Case Study: Improving Performance of MySQL, Thinking Sphinx in a Rails app

Recently, we faced a huge performance problem with one of our installed apps. The application is a Call Center ERP solution. The Call model is updated very frequently as there are about approximately 8,000 – 10,000 calls being made everyday. For every action there is an audit trail, so updates and inserts into database are huge!

The system is hosted in a private data center – with nginx + passenger setup. It runs on Rails 2.3.11 + MySQL and uses Thinking Sphinx for search indexing. It has been running fine for the past 3 years and over the last few months the client has scaled number of users considerably but nothing that we found alarming.

Lets talk numbers! I am using New Relic terminology here and if you are not familiar with it I do suggest you read and use it. New Relic RPM rocks! We earlier used to have about 25 rpm (requests per minute) which recently scaled to about 45 rpm. Not much increase when it comes to scale in terms of number of users.

However, to our surprise, we started getting a lot of complaints about the system being slow – typically slowing down drastically towards evening. The possible culprits:

Code. There was minimal code and non-impacting changes since a few weeks before the complaints , so we were pretty sure there was no code issue.
Infrastructure. Was a possibility, but the server hardware statistics checked out fine. Network card monitoring showed no packet drops.
Network routing. Routers were changed but the problem persisted.
Disk IO / swap space. No disk space issues.

So, we monitored the server using top and found that MySQL was taking up memory in spikes (sometime even more than 200%). To verify our hypothesis, we installed the latest version of New Relic RPM gem and upgraded to New Relic Pro version and went through the details. This is the image we saw:

There are a few things worth noticing. Firstly, there is one particular query (update_call_status) which is taking obscenely long (we saw web requests ranging from 17 seconds – 35 seconds). Poor users!

The orange portion was time spent in database. So, we set about looking into improving the database resources. After much research on improving an InnoDB MySQL performance, we added the following lines in the /etc/my.cnf

innodb_buffer_pool_size = 1600M # earlier value was 800M
innodb_flush_log_at_txn_commit  = 0

Increasing the pool size allowed MySQL to improve its cache and the flush the commit log on transaction improved speed. Typically innodb_buffer_pool_size recommended value is about 60% of total memory. 0 second commit transaction flush is immediate but if you set it to 1 or more, its not guaranteed to flush the commit log exactly after that interval.

This was the next picture we got in RPM:

Notice that the orange has reduced but the blue (Ruby processing) has increased. We also noticed that the web request time has not reduced. It remains same as earlier. So, though we have indeed improved the resources of MySQL and lowered database time, its has not solved the problem!
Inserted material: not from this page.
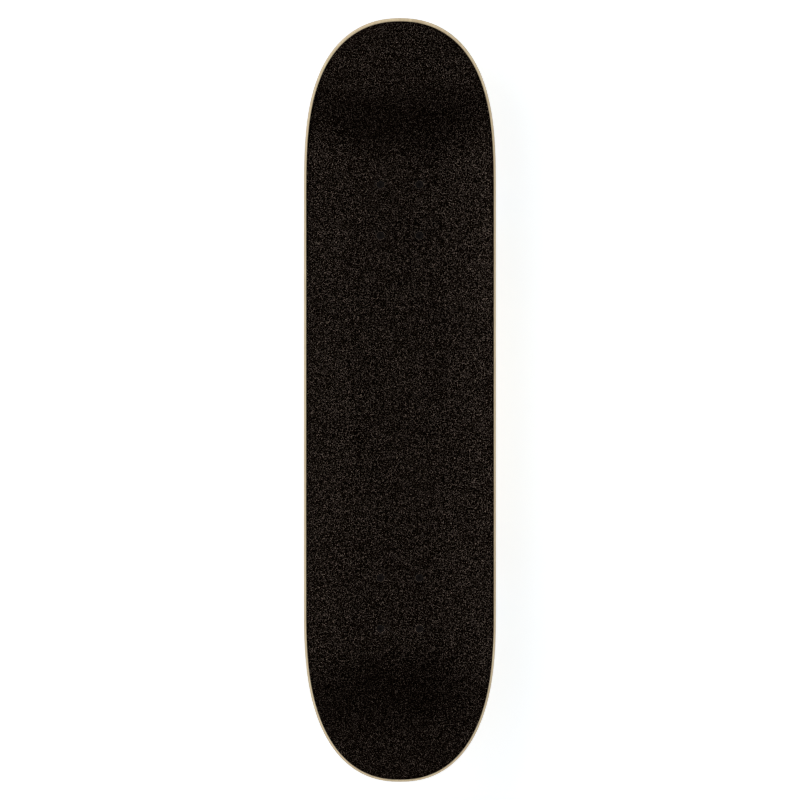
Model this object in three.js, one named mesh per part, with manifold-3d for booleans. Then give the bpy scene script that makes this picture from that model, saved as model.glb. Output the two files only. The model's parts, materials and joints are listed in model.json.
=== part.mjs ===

Next we analyzed the Call Trace and found this:

Hang on — Uninstrumented time – wtf! RPM says its the time spent where we cannot analyze where the control went. We add tracer_method to thinking sphinx methods (ThinkingSphinx::Search showed up) but we still got uninstrumented time. Now what more tracer methods could be add? !! Having limited options here, we dug into various gem code.

On expansion of the trace, the call log pointed to ‘after_commit’ gem for db_update_transaction. Hmm.. into the thinking sphinx scope now. We added some log statements into after_commit gem but it did not show any delay. So, we thought back and reviewed how we are using Thinking Sphinx here.

Delta Indexes! Could they be causing trouble? We added a log statement here to see if delta indexing is causing trouble:

# File: thinking-sphinx-2.0.1/lib/thinking_sphinx/active_record/delta.rb

def index_delta
  Rails.logger.info("+++ #{Time.now.to_i}"
  delta_object.index(self, instance)
  Rails.logger.info("+++ (exit) #{Time.now.to_i}"

VOILA! We nailed it – the time difference between these 2 log statements was over 10 seconds. But what does that explain and how do we solve it?

RTFM

We read the configuration about how we can manage delta indexed. There are 3 ways to do this:

Default: Spawn the indexer every time a delta is issued (UPDATE / INSERT) queries.
DateTimeDelta: Do not spawn the indexer immediately but at most after a threshold
DelayedDelta: Use delayed job for spawning the indexer

Now, in every request to the culprit – ‘update_call_status’, there are about 5 UPDATE and 3 INSERT calls. Using the default indexing strategy, that triggers the indexer about 8 times per second. Considering about 40 rpm for update_call_status, it means 320 calls to indexer per minute. Considering that this was a system running for about 8 hours a day…. oh I lost count, do the math!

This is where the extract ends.